The study’s researchers wanted to learn about the physiological effects of sleep deprivation and if and how they relate to cardiometabolic diseases. For part of the intervention—which focused on the short term—they recruited 21 people, of whom 14 were required to restrict sleep time to 4 hours per night for 5 days. The other seven individuals acted as a control group. The researchers also looked at data from larger, longer-term, population-based studies. Using nuclear magnetic resonance (NMR) spectroscopy, they were able to look for any effects of sleep deprivation on a genetic level.

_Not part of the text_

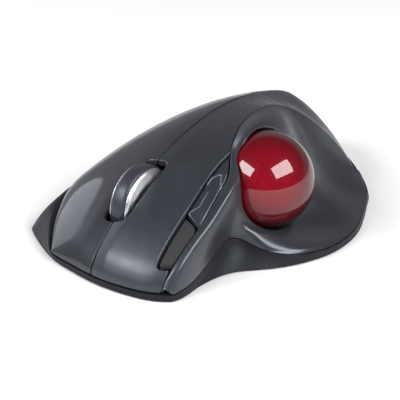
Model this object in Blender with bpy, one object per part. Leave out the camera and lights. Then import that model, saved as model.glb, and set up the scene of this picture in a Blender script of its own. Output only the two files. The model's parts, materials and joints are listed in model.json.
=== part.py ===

“The assessment of circulating lipid profiles using NMR spectroscopy goes beyond the typically measured total lipids, like total cholesterol and triglycerides, and allows detailed characterization of many lipoprotein features at the subclass level, including the size of the particles, which are important in lipid physiology and pathophysiology,” explained the researchers.
According to the data, published in Scientific Reports (2016; doi:10.1038/srep24828), the genes that participate in cholesterol regulation were less active in sleep-deprived people than in those who got enough sleep. This was the case in both the short-term and long-term interventions. Also, sleep-deprived participants in the larger population studies had lower HDL cholesterol levels than their well-rested counterparts. The researchers suggested that these characteristics could offer insight into the genesis of the cardiovascular diseases often found in people who are not well-rested.
“It is particularly interesting that these factors contributing to the onset of atherosclerosis, that is to say, inflammatory reactions and changes to cholesterol metabolism, were found both in the experimental study and in the epidemiological data,” said researcher and PhD student Vilma Aho.
It’s important to realize that it doesn’t take much time for the body to suffer the negative impacts of inadequate sleep, Aho added. “The experimental study proved that just one week of insufficient sleep begins to change the body’s immune response and metabolism. Our next goal is to determine how minor the sleep deficiency can be while still causing such changes.”